→ **Work required**: Would you restate all the data that follows, word for word?

== Material supplied

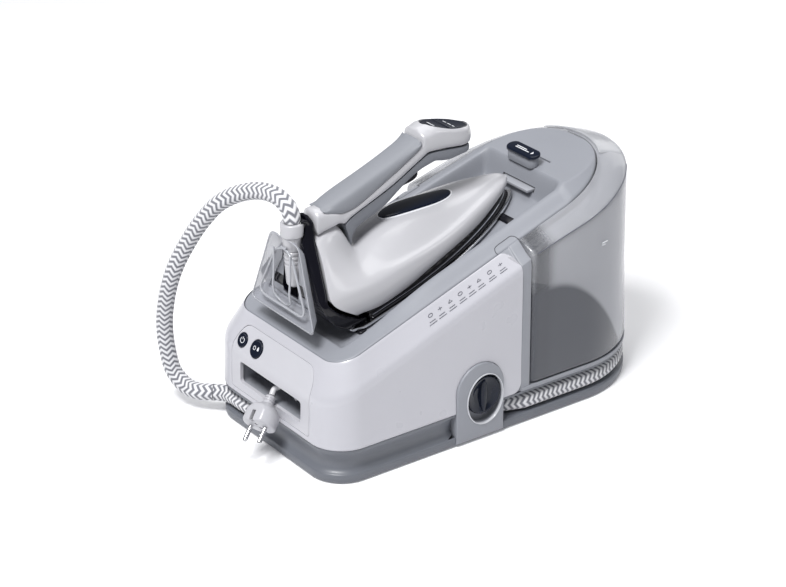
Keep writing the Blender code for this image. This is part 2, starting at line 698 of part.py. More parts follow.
def build_rest_pads():
    """Four pads on the cradle floor under the edge of the soleplate."""
    for name, x0, x1, u0, u1 in (("rest_pad_front", 40.0, 58.0, -14.0, -4.0),
                                 ("rest_pad_rear", 18.0, 42.0, 198.0, 208.0)):
        for side, label in ((-1.0, "left"), (1.0, "right")):
            xa, xb = sorted((side * x0, side * x1))
            low = [iron_pt(x, u, -2.1) for x, u in ((xa, u0), (xb, u0), (xb, u1), (xa, u1))]
            high = [iron_pt(x, u, -0.3) for x, u in ((xa, u0), (xb, u0), (xb, u1), (xa, u1))]
            add_object(f"{name}_{label}", loft([low, high]), "rubber")


# ---------------------------------------------------------------- inside the station
def build_inside():
    boiler = [(0.0, 28.0), (5.0, 35.0), (10.0, 36.0), (100.0, 36.0), (105.0, 35.0), (110.0, 28.0)]
    add_object("boiler", turned((20.0, -135.0, 80.0), (0, 1, 0), boiler, 32), "steel")
    add_object("boiler_heater", turned((20.0, -24.7, 80.0), (0, 1, 0),
                                       [(0.0, 22.0), (9.0, 22.0), (12.0, 18.0)], 24), "brass")
    add_object("water_pump", box(-88.0, -48.0, -112.0, -50.0, 37.5, 76.0), "black")
    add_object("steam_valve", turned((20.0, -80.0, 116.5), (0, 0, 1),
                                     [(0.0, 11.0), (17.0, 11.0), (20.0, 8.0)], 20), "brass")
    add_object("valve_plunger", turned((20.0, -80.0, 136.8), (0, 0, 1),
                                       [(0.0, 4.0), (7.5, 4.0), (8.3, 3.2)], 16), "steel")
    add_object("control_board", box(-62.0, 62.0, -186.6, -185.0, 83.0, 113.0), "board")
    feed = [(-68.0, -80.0, 76.3), (-68.0, -80.0, 90.0), (-60.0, -80.0, 98.0),
            (-40.0, -80.0, 98.0), (-13.0, -80.0, 98.0)]
    add_object("feed_tube", tube(smooth_path(feed, 3), 3.0, 10), "silicone")
    supply = [(0.0, 24.4, 62.0), (0.0, 20.0, 62.0), (0.0, 12.0, 62.0), (-16.0, 2.0, 62.0),
              (-50.0, -8.0, 60.0), (-68.0, -30.0, 58.0), (-68.0, -44.0, 58.0), (-68.0, -49.6, 58.0)]
    add_object("supply_tube", tube(smooth_path(supply, 3), 3.5, 10), "silicone")
    steam = [(31.4, -80.0, 124.0), (48.0, -80.0, 124.0), (66.0, -82.0, 112.0),
             (74.0, -90.0, 80.0), (74.0, -96.0, 38.0)]
    add_object("steam_tube", tube(smooth_path(steam, 3), 4.0, 10), "silicone")


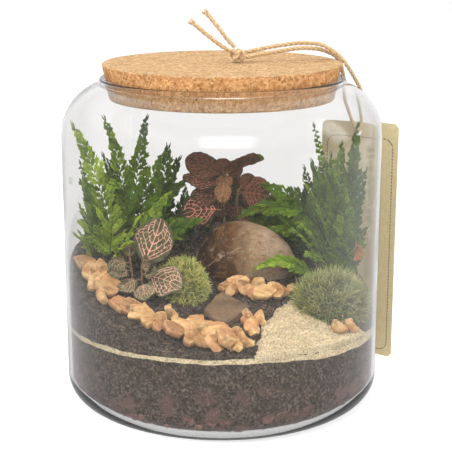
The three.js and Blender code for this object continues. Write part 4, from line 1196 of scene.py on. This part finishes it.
def edgeAt(corners, wayX, wayY, reach):
    # how far the outline is from the middle in a direction
    best = reach
    for i, (ax, ay) in enumerate(corners):
        bx, by = corners[(i + 1) % len(corners)]
        dx, dy = bx - ax, by - ay
        det = wayX * -dy + wayY * dx
        if abs(det) < 1e-9:
            continue
        far = (ax * -dy + ay * dx) / det
        if far > 0 and -0.001 <= (wayX * ay - wayY * ax) / det <= 1.001:
            best = min(best, far)
    return best


def addChip(pile, corners, x, y, lift, turn, lean, sideLean, tone, seed):
    draw = random.Random(seed)
    spin, centre = lieOf(x, y, turn, lean, sideLean, lift)
    reach = max(hypot(*corner) for corner in corners)
    corners = sorted(corners, key=lambda corner: atan2(corner[1], corner[0]) % (2 * pi))
    sides, rings = chip["sides"], chip["rings"]
    outline = []
    for k in range(sides):
        wayX, wayY = around(k, sides)
        angle = 2 * pi * k / sides
        ragged = 1 + 0.03 * sin(5 * angle + seed) + 0.03 * sin(11 * angle + 2 * seed)
        far = edgeAt(corners, wayX, wayY, reach) * ragged
        outline.append((far * wayX, far * wayY))
    points = np.array([(0, 0)] + [(a * share, b * share) for share in rings for a, b in outline])
    faces = fanFaces(0, 1, sides) + netFaces(len(rings) - 1, sides, 1)
    toEdge = np.array([0] + [share for share in rings for _ in range(sides)])

    def rough(size, way, stretch=1):
        return np.array([wobble(a, b * stretch, way, size) for a, b in points])

    bendWay = draw.uniform(0, pi)
    cross = (points @ [cos(bendWay), sin(bendWay)] / reach) ** 2
    height = chip["curl"] * (points[:, 0] / reach) ** 2 + 1.6 * draw.uniform(0.1, 0.9) * cross
    height += 0.5 * rough(5, seed * 3) + 0.7 * np.abs(rough(3.4, seed * 5 + 2))
    ridges = 0.2 * rough(1.6, seed * 7, 0.4)
    half = chip["half"] * np.where(toEdge > 0.99, 0.8, np.where(toEdge > 0.9, 1.2, 1.3))
    both = np.concatenate([np.column_stack([points, height + half + ridges]),
                           np.column_stack([points, height - half])])
    # the top is lighter on its raised fibres and paler on its outer ring; the underside is painted 0.35
    # darker as shade under the chip
    tones = tone + ridges + np.where(toEdge > 0.9, 0.25, 0)
    pile.add(both @ spin.T + centre, plateFaces("chip", faces, len(points)), 0,
             np.clip(np.concatenate([tones, tones - 0.35]), 0, 1))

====

→ **Finished exercise**:
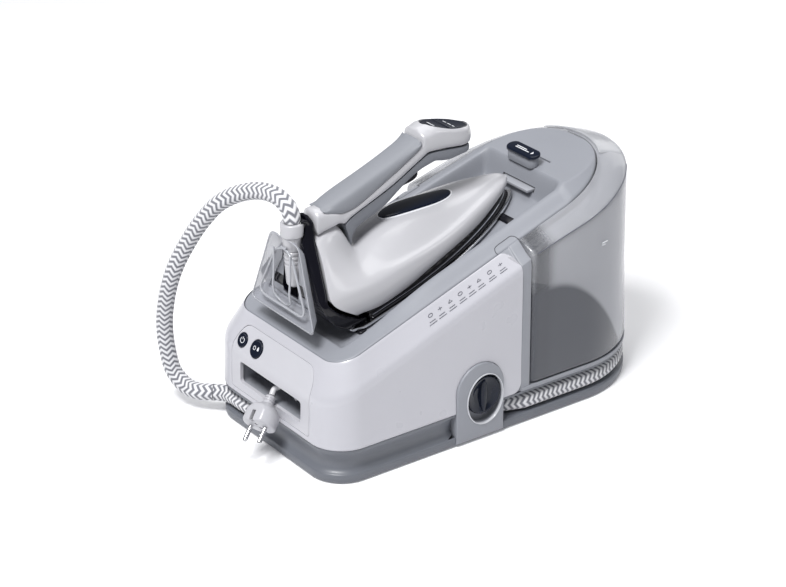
Keep writing the Blender code for this image. This is part 2, starting at line 698 of part.py. More parts follow.
def build_rest_pads():
    """Four pads on the cradle floor under the edge of the soleplate."""
    for name, x0, x1, u0, u1 in (("rest_pad_front", 40.0, 58.0, -14.0, -4.0),
                                 ("rest_pad_rear", 18.0, 42.0, 198.0, 208.0)):
        for side, label in ((-1.0, "left"), (1.0, "right")):
            xa, xb = sorted((side * x0, side * x1))
            low = [iron_pt(x, u, -2.1) for x, u in ((xa, u0), (xb, u0), (xb, u1), (xa, u1))]
            high = [iron_pt(x, u, -0.3) for x, u in ((xa, u0), (xb, u0), (xb, u1), (xa, u1))]
            add_object(f"{name}_{label}", loft([low, high]), "rubber")


# ---------------------------------------------------------------- inside the station
def build_inside():
    boiler = [(0.0, 28.0), (5.0, 35.0), (10.0, 36.0), (100.0, 36.0), (105.0, 35.0), (110.0, 28.0)]
    add_object("boiler", turned((20.0, -135.0, 80.0), (0, 1, 0), boiler, 32), "steel")
    add_object("boiler_heater", turned((20.0, -24.7, 80.0), (0, 1, 0),
                                       [(0.0, 22.0), (9.0, 22.0), (12.0, 18.0)], 24), "brass")
    add_object("water_pump", box(-88.0, -48.0, -112.0, -50.0, 37.5, 76.0), "black")
    add_object("steam_valve", turned((20.0, -80.0, 116.5), (0, 0, 1),
                                     [(0.0, 11.0), (17.0, 11.0), (20.0, 8.0)], 20), "brass")
    add_object("valve_plunger", turned((20.0, -80.0, 136.8), (0, 0, 1),
                                       [(0.0, 4.0), (7.5, 4.0), (8.3, 3.2)], 16), "steel")
    add_object("control_board", box(-62.0, 62.0, -186.6, -185.0, 83.0, 113.0), "board")
    feed = [(-68.0, -80.0, 76.3), (-68.0, -80.0, 90.0), (-60.0, -80.0, 98.0),
            (-40.0, -80.0, 98.0), (-13.0, -80.0, 98.0)]
    add_object("feed_tube", tube(smooth_path(feed, 3), 3.0, 10), "silicone")
    supply = [(0.0, 24.4, 62.0), (0.0, 20.0, 62.0), (0.0, 12.0, 62.0), (-16.0, 2.0, 62.0),
              (-50.0, -8.0, 60.0), (-68.0, -30.0, 58.0), (-68.0, -44.0, 58.0), (-68.0, -49.6, 58.0)]
    add_object("supply_tube", tube(smooth_path(supply, 3), 3.5, 10), "silicone")
    steam = [(31.4, -80.0, 124.0), (48.0, -80.0, 124.0), (66.0, -82.0, 112.0),
             (74.0, -90.0, 80.0), (74.0, -96.0, 38.0)]
    add_object("steam_tube", tube(smooth_path(steam, 3), 4.0, 10), "silicone")


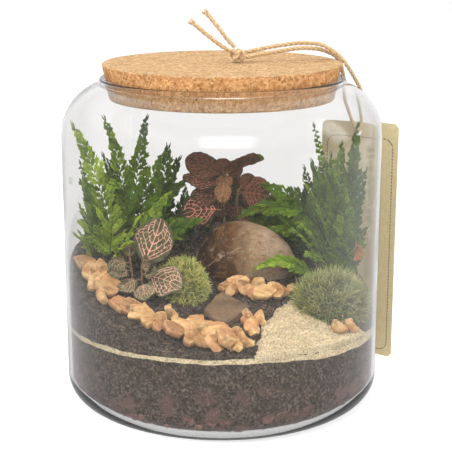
The three.js and Blender code for this object continues. Write part 4, from line 1196 of scene.py on. This part finishes it.
def edgeAt(corners, wayX, wayY, reach):
    # how far the outline is from the middle in a direction
    best = reach
    for i, (ax, ay) in enumerate(corners):
        bx, by = corners[(i + 1) % len(corners)]
        dx, dy = bx - ax, by - ay
        det = wayX * -dy + wayY * dx
        if abs(det) < 1e-9:
            continue
        far = (ax * -dy + ay * dx) / det
        if far > 0 and -0.001 <= (wayX * ay - wayY * ax) / det <= 1.001:
            best = min(best, far)
    return best


def addChip(pile, corners, x, y, lift, turn, lean, sideLean, tone, seed):
    draw = random.Random(seed)
    spin, centre = lieOf(x, y, turn, lean, sideLean, lift)
    reach = max(hypot(*corner) for corner in corners)
    corners = sorted(corners, key=lambda corner: atan2(corner[1], corner[0]) % (2 * pi))
    sides, rings = chip["sides"], chip["rings"]
    outline = []
    for k in range(sides):
        wayX, wayY = around(k, sides)
        angle = 2 * pi * k / sides
        ragged = 1 + 0.03 * sin(5 * angle + seed) + 0.03 * sin(11 * angle + 2 * seed)
        far = edgeAt(corners, wayX, wayY, reach) * ragged
        outline.append((far * wayX, far * wayY))
    points = np.array([(0, 0)] + [(a * share, b * share) for share in rings for a, b in outline])
    faces = fanFaces(0, 1, sides) + netFaces(len(rings) - 1, sides, 1)
    toEdge = np.array([0] + [share for share in rings for _ in range(sides)])

    def rough(size, way, stretch=1):
        return np.array([wobble(a, b * stretch, way, size) for a, b in points])

    bendWay = draw.uniform(0, pi)
    cross = (points @ [cos(bendWay), sin(bendWay)] / reach) ** 2
    height = chip["curl"] * (points[:, 0] / reach) ** 2 + 1.6 * draw.uniform(0.1, 0.9) * cross
    height += 0.5 * rough(5, seed * 3) + 0.7 * np.abs(rough(3.4, seed * 5 + 2))
    ridges = 0.2 * rough(1.6, seed * 7, 0.4)
    half = chip["half"] * np.where(toEdge > 0.99, 0.8, np.where(toEdge > 0.9, 1.2, 1.3))
    both = np.concatenate([np.column_stack([points, height + half + ridges]),
                           np.column_stack([points, height - half])])
    # the top is lighter on its raised fibres and paler on its outer ring; the underside is painted 0.35
    # darker as shade under the chip
    tones = tone + ridges + np.where(toEdge > 0.9, 0.25, 0)
    pile.add(both @ spin.T + centre, plateFaces("chip", faces, len(points)), 0,
             np.clip(np.concatenate([tones, tones - 0.35]), 0, 1))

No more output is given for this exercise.